Perché l’unico modo che Khaled ha per sopravvivere alla morte che tocca – letteralmente – con mano decine di volte al giorno è provare a sfidarla creando vita. Così, assieme al fratello, coltiva un orto che “se non sfamerà noi, sfamerà la prossima generazione”; così, assieme ai suoi compagni, compra alcuni pesci rossi che mette in un acquario, per far divertire le sue due figlie prima di riuscire a farle fuggire in Turchia. Lui no, lui non fugge. Né con i terroristi, né con Assad: con Aleppo e con il popolo siriano fino alla fine.
Come spiega mentre guida in ciò che resta dei luoghi della sua infanzia, lui è nato e cresciuto ad Aleppo: se il Mondo ha deciso che Aleppo deve morire, lui morirà con lei.
Questo è – in sintesi – “Last Men in Aleppo”, di gran lunga il miglior documentario in gara al Sundance di quest’anno, dedicato alla tragedia più incomprensibile di questo decennio.
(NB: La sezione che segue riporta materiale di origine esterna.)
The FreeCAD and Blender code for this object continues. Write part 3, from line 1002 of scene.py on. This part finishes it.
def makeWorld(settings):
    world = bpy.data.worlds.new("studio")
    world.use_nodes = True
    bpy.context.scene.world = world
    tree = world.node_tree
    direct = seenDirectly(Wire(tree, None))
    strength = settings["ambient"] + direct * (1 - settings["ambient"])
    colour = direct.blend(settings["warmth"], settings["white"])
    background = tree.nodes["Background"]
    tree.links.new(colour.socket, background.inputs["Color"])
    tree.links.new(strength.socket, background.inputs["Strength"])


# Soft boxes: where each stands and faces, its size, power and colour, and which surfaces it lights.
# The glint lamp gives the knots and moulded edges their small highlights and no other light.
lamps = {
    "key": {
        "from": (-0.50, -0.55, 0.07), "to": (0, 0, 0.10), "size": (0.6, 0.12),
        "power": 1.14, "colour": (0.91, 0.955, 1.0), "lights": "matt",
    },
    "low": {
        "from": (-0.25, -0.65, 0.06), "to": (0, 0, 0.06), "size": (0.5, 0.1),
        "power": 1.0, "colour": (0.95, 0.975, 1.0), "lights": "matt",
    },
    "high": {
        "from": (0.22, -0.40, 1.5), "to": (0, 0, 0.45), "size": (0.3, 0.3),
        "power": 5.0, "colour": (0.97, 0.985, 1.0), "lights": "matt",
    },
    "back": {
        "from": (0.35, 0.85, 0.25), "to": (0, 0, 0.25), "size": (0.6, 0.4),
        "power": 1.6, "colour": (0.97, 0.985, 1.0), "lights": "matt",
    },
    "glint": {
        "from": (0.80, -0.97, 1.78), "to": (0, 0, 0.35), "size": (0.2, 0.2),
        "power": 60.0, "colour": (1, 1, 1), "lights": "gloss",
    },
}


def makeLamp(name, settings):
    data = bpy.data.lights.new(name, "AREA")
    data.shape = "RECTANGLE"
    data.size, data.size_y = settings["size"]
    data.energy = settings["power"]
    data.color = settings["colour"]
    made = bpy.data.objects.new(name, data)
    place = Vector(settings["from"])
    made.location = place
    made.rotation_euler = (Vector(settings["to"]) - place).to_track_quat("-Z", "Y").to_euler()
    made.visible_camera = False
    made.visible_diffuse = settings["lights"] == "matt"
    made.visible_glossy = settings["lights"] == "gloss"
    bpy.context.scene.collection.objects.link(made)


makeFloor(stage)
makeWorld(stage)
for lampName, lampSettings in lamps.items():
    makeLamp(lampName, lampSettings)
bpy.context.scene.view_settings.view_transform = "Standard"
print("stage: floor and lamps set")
Un film realizzato con passione e umanità infinita, che a guardarlo ti fa percepire il calore del fuoco sulla pelle, il ronzio delle esplosioni nelle orecchie, l’odore della paura che dal naso arriva dritta al cervello, inchiodandoti alla sedia dall’inizio ai titoli di coda.
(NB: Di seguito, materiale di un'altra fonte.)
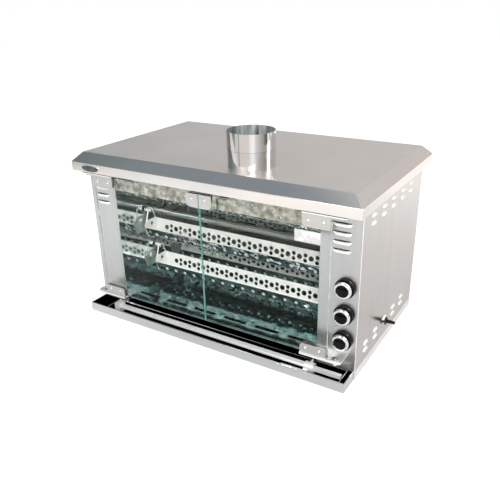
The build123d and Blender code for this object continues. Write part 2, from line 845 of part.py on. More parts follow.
def wire(p0, p1, r):
    """Round wire between two points."""
    line = Line(p0, p1)
    return sweep(Plane(origin=p0, z_dir=line % 0) * Circle(r), path=line)


def cradle_end():
    """Left end plate with its rosette of holes, wire hanger and pivot sleeve."""
    x0 = cradle_l
    x1 = cradle_l + cradle_t
    points = [
        (-trough_front - 2 * end_edge, end_edge - trough_front_drop - cradle_drop),
        (end_edge - trough_front, end_shoulder - cradle_drop),
        (-end_flat, end_top - cradle_drop),
        (end_flat, end_top - cradle_drop),
        (trough_back + 1.5 * end_edge, trough_back_rise + end_edge - cradle_drop),
    ]
    points += [(y + math.copysign(cradle_t, y), z - cradle_t) for y, z in cradle_profile[2:0:-1]]
    plate = profile_x(points, x0, x1)
    plate -= rod("x", x0 - 1, x1 + 1, 0, -cradle_drop, rosette_hole_r)
    for i in range(rosette_count):
        a = 2 * math.pi * (i + 0.5) / rosette_count
        y = rosette_ring_r * math.cos(a)
        z = rosette_ring_r * math.sin(a)
        plate -= rod("x", x0 - 1, x1 + 1, y, z - cradle_drop, rosette_small_r)
    xw = cradle_l - wire_r + weld
    foot_z = hanger_foot_z - cradle_drop
    frame = plate + wire((xw, -hanger_foot, foot_z), (xw, -hanger_top, 0), wire_r)
    frame += wire((xw, hanger_foot, foot_z), (xw, hanger_top, 0), wire_r)
    frame += rod("y", -hanger_top - wire_r, hanger_top + wire_r, xw, 0, wire_r)
    sleeve_start = spider_l + spider_t + sleeve_clear
    frame += rod("x", sleeve_start, xw + wire_r, 0, 0, sleeve_r)
    return frame - rod("x", sleeve_start - 1, xw + wire_r + 1, 0, 0, pin_r + pin_clear)


def cradle():
    """One cradle about its pivot: perforated trough, end plates and wire hangers."""
    line = FilletPolyline(*cradle_profile, radius=cradle_corner)
    section = Plane.YZ.offset(cradle_l + cradle_t) * trace(line, line_width=cradle_t)
    trough = extrude(section, amount=cradle_r - cradle_l - 2 * cradle_t, dir=(1, 0, 0))
    front_low, floor_front, floor_back, back_high = cradle_profile
    trough -= wall_holes(front_low, floor_front, [(0.55, front_hole_r, 0)])
    trough -= wall_holes(floor_front, floor_back, [(0.34, floor_hole_r, 0.5), (0.62, floor_hole_r, 0)])
    back_rows = [(0.48, back_hole_r, 0), (0.61, back_upper_hole_r, 0.5), (0.31, back_lower_hole_r, 0.5)]
    trough -= wall_holes(floor_back, back_high, back_rows)
    end = cradle_end()
    return [trough, end, mirror(end, about=Plane.YZ.offset(mid_x))]


def build_cradles():
    """Cradles hung on the rotor's pivots."""
    pieces = cradle()
    for i, (y, z) in enumerate(pivot_places()):
        keep("cradle_%d" % (i + 1), [Pos(0, y, z) * piece for piece in pieces])


def build_burners():
    """Three tube burners with deflector channels and brackets on the back wall."""
    tubes = []
    channels = []
    brackets = []
    y = burner_at
    pitch = (chamber_w - 2 * port_margin) / port_count
    x0 = chamber_l + deflector_end
    x1 = chamber_r - deflector_end
    for z in burner_heights:
        tube = rod("x", x0, burner_end, y, z, burner_r)
        tube -= rod("x", x0 + burner_cap, burner_end - burner_cap, y, z, burner_r - burner_wall)
        ports = []
        for i in range(port_count):
            x = mid_x + (i - (port_count - 1) / 2) * pitch
            port = block(x - port_l / 2, x + port_l / 2, y - burner_r - 1, y, z - port_w / 2, z + port_w / 2)
            ports.append(port)
        tubes.append(tube - ports)
        top = z + deflector_h / 2
        low = z - deflector_h / 2
        channel = block(x0, x1, chamber_back - deflector_t, chamber_back, low, top)
        channel += block(x0, x1, chamber_back - deflector_top, chamber_back, top - deflector_t, top)
        channel += block(x0, x1, chamber_back - deflector_low, chamber_back, low, low + deflector_t)
        channels.append(channel)
        for sign in (-1, 1):
            a = mid_x + sign * (chamber_w / 2 - burner_bracket_inset)
            b = a + burner_bracket_t
            y1 = chamber_back - deflector_t
            plate = block(a, b, y1 - burner_bracket_d, y1, low + deflector_t, top - deflector_t)
            brackets.append(plate - rod("x", a - 1, b + 1, y, z, burner_r + burner_clear))
    keep("burner_tubes", tubes)
    keep("burner_deflectors", channels)
    keep("burner_brackets", brackets)


def bent_pipe(points, radius, bend):
    """Round pipe along straight runs joined by arcs."""
    path = FilletPolyline(*points, radius=bend)
    start = Plane(origin=path @ 0, z_dir=path % 0)
    return sweep(start * Circle(radius), path=path)


def build_gas():
    """Valves, manifold, burner pipes, inlet pipe and hose nozzle."""
    valve_back = front + manifold_y - manifold_w / 2
    y0 = front + valve_start
    valves = []
    pipes = []
    for z, burner_z in zip(knob_heights, burner_heights):
        half_w = valve_w / 2
        half_h = valve_h / 2
        body = block(knob_x - half_w, knob_x + half_w, y0, valve_back, z - half_h, z + half_h)
        body += rod("y", panel_y0, y0, knob_x, z, valve_bush_r)
        half_h = valve_port_h / 2
        port_end = valve_back - valve_port_gap
        body += block(outlet_x - half_h, knob_x, port_end - valve_port_l, port_end, z - half_h, z + half_h)
        body -= rod("y", panel_y0 - 1, y0 + stem_depth, knob_x, z, stem_r + stem_clear)
        body -= rod("y", y0 + stem_depth - 1, valve_back - valve_floor, knob_x, z, plunger_r + stem_clear)
        valves.append(body)
        points = [(outlet_x, port_end, z), (outlet_x, burner_at - pipe_slope, z)]
        points += [(outlet_x, burner_at, burner_z), (burner_end, burner_at, burner_z)]
        pipes.append(bent_pipe(points, pipe_r, pipe_bend))
    keep("gas_valves", valves)
    keep("burner_pipes", pipes)
    half = manifold_w / 2
    yc = front + manifold_y
    tube = block(knob_x - half, knob_x + half, yc - half, yc + half, manifold_low, manifold_high)
    inner = half - manifold_wall
    tube -= block(knob_x - inner, knob_x + inner, yc - inner, yc + inner,
                  manifold_low + manifold_wall, manifold_high - manifold_wall)
    keep("gas_manifold", tube)
    y_in = front + inlet_y
    x0 = right - 2 * sheet
    points = [(knob_x, yc, manifold_low), (knob_x, yc, inlet_z)]
    points += [(knob_x, y_in, inlet_z), (x0, y_in, inlet_z)]
    keep("inlet_pipe", bent_pipe(points, inlet_r, inlet_bend))
    at = Plane(origin=(right + neck_l, y_in, inlet_z), x_dir=(0, 1, 0), z_dir=(1, 0, 0))
    nozzle = rod("x", x0, right + neck_l, y_in, inlet_z, neck_r)
    nozzle += extrude(at * RegularPolygon(hex_af / 2, 6, major_radius=False), amount=hex_l)
    x1 = right + neck_l + hex_l
    nozzle += rod("x", x1, x1 + tail_l, y_in, inlet_z, tail_r)
    tip = at.offset(hex_l + tail_l)
    nozzle += loft([tip * Circle(tail_r), tip.offset(tail_tip_l) * Circle(tail_tip_r)])
    nozzle -= rod("x", x0 - 1, x1 + tail_l + tail_tip_l + 1, y_in, inlet_z, tail_bore_r)
    keep("gas_inlet_nozzle", nozzle)


def build_knobs():
    """Gas knobs on their stems, chrome rings and the valve plungers they press."""
    y_base = front - knob_gap
    y_skirt = y_base - knob_base_t
    y_ring = front - ring_front
    y_core = y_ring + core_recess
    y_seat = y_ring + ring_t + ring_gap
    y_grip = front - grip_out
    y_stem = front + valve_start + stem_depth - push - stem_end_gap
    for i, z in enumerate(knob_heights):
        tag = str(i + 1)
        base = rod("y", y_skirt, y_base, knob_x, z, knob_base_r)
        base = fillet(base.edges().group_by(Axis.Y)[0], knob_base_t / 3)
        barrel = rod("y", y_seat, y_skirt, knob_x, z, knob_body_r)
        core = rod("y", y_core, y_seat, knob_x, z, knob_core_r)
        x0 = knob_x - knob_core_r
        x1 = knob_x + knob_core_r
        grip = block(x0, x1, y_grip, y_core, z - grip_w / 2, z + grip_w / 2)
        grip = fillet(grip.edges().filter_by(Axis.Z).sort_by(Axis.Y)[:2], grip_w / 4)
        grip = grip & rod("y", y_grip, y_core, knob_x, z, knob_core_r)
        stem = rod("y", y_base, y_stem, knob_x, z, stem_r)
        keep("knob_" + tag, base + barrel + core + grip + stem)
        ring = rod("y", y_ring, y_ring + ring_t, knob_x, z, ring_r)
        ring = fillet(ring.edges().group_by(Axis.Y)[0], ring_t / 4)
        ring -= rod("y", y_ring - 1, y_ring + ring_t + 1, knob_x, z, knob_core_r + ring_gap)
        keep("knob_ring_" + tag, ring)
        y_plunge = y_stem + ring_gap
        keep("plunger_" + tag, rod("y", y_plunge, y_plunge + plunger_l, knob_x, z, plunger_r))


def write_parts():
    """One STEP file per node."""
    os.makedirs("parts", exist_ok=True)
    for name, shape in made.items():
        export_step(shape, "parts/%s.step" % name)


build_base()
build_panels()
build_chamber()
build_hood()
build_flue()
build_doors()
build_brackets()
build_drawer()
build_spit()
build_rotor()
build_cradles()
build_burners()
build_gas()
build_knobs()
write_parts()
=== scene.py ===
from collections import namedtuple
import math

import bmesh
import bpy
from mathutils import Matrix, Vector


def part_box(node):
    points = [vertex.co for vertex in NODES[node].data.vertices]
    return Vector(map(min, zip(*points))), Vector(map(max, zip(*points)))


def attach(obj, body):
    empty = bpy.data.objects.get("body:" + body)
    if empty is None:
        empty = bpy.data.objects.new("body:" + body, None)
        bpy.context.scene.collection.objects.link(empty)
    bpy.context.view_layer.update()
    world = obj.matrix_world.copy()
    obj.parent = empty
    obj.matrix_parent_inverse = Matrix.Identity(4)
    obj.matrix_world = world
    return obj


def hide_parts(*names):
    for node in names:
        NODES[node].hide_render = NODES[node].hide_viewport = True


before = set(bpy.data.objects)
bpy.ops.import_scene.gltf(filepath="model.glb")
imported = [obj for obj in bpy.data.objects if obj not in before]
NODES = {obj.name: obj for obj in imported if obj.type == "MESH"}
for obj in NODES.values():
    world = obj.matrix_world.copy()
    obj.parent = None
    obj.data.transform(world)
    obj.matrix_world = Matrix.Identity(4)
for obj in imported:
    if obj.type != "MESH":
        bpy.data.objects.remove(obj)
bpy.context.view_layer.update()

WHITE = (1.0, 1.0, 1.0)
UP = (0, 0, 1)
FRONT = (0, -1, 0)
LEFT = (-1, 0, 0)
RIGHT = (1, 0, 0)

# Another finish for the faces of a sheet whose normal has less than a limit as its cosine to a direction; its
# colour, where one is given, is painted light or shade
Turned = namedtuple("Turned", "direction limit rough metal colour", defaults=[None])

# Camera, fitted to the photograph: angles in degrees, place and clip start in metres, lens and sensor in
# millimetres
AZIMUTH = 31.78
ELEVATION = 23.54
ROLL = -1.19
CAMERA_PLACE = (1.0062, -1.6565, 1.0667)
LENS = 41.138
SENSOR = 36.0
CLIP_START = 0.05

# Lamps: name, place, aim and size in metres, power in watts
LAMPS = [
    ("key", (-0.6, -3.0, 3.3), (0, 0, 0.3), (1.6, 1.6), 40),
    ("front", (1.55, -2.55, 1.75), (0, 0, 0.35), (0.35, 0.35), 55),
    ("strip", (2.4, 1.0, 1.6), (0.4, 0, 0.35), (0.25, 1.2), 14),
]

# Floor: its size and depth below the grill in metres, and how pale it is
FLOOR_SIZE = 30.0
FLOOR_DROP = 0.0004
FLOOR_PALE = 0.8
FLOOR_GLOW = 0.68
FLOOR_SHADE = 0.6
MIRRORED_SHADE = 0.2

# What metal sees on the floor close by: painted shade near the grill that brightens further out, a painted
# pool of light to the left, and warm and cool patches
POOL_BASE = 0.42
POOL_RISE = 0.3
POOL_LEAN = 0.12
PATCH_SIZE = 1.7
PATCH_DETAIL = 3.0
PATCH_RANGE = (0.35, 0.65)
PATCH_WARM = (1.0, 0.955, 0.92)
PATCH_COOL = (0.97, 0.99, 1.0)

# Colours that the hood's lip sees on the floor, from left to right over a span of X, past a distance
CARD_SPAN = (-2.3, 0.0)
CARD_REACH = (1.86, 1.96)
CARDS = [
    (0.0, (0.74, 0.70, 0.67)), (0.19, (0.80, 0.75, 0.72)), (0.2, (1.0, 1.0, 1.0)), (0.235, (1.0, 1.0, 1.0)),
    (0.24, (0.66, 0.66, 0.665)), (0.34, (0.78, 0.79, 0.80)), (0.355, (0.98, 0.99, 1.0)),
    (0.37, (0.82, 0.84, 0.86)), (0.53, (0.86, 0.87, 0.89)), (0.55, (0.76, 0.76, 0.78)),
    (0.6, (0.88, 0.88, 0.89)), (0.68, (1.0, 0.965, 0.93)), (1.0, (1.0, 0.94, 0.89)),
]

# Ring of the floor round the flue that carries the studio's bands: distances in metres, angles in degrees.
# Left of its left angle it starts further out, by the lean in metres for a full turn.
RING_START = (2.15, 2.3)
RING_END = (4.2, 4.6)
RING_LEFT = -66
RING_RIGHT = (96, 100)
RING_LEAN = 12.0
RING_LEVEL = 0.92

# Studio round the grill: for metal and glass, bands between the horizon and the ceiling, and a skylight, with
# heights as the Z of a view's direction; for all else, one even light
HORIZON = (0.0, 0.1)
CEILING = (0.26, 0.30, 0.335)
CEILING_START = (0.56, 0.74)
SKYLIGHT = (0.95, 0.95, 0.95)
SKYLIGHT_START = (0.86, 0.94)
EVEN_LIGHT = 0.8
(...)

Ma più che un documentario, “Last Men in Aleppo” è una testata in pieno volto a tutto l’Occidente, la cui visione dovrebbe essere resa obbligatoria pena l’inibizione permanente dai social network. Sia alle groupies di Vladimir Putin, che parlano di vite umane come fossero pedine del Monopoli, i fenomeni dell'”aiutarli a casa loro” che non hanno ancora capito che “casa loro” non esiste più da un pezzo. Sia ai liberal dei cuoricini sotto le foto di Obama che balla con sua moglie, quelli che passano il tempo frignando per la perdita del Presidente Buono: nessuno ha sulla coscienza i morti di Aleppo come ce li ha lui.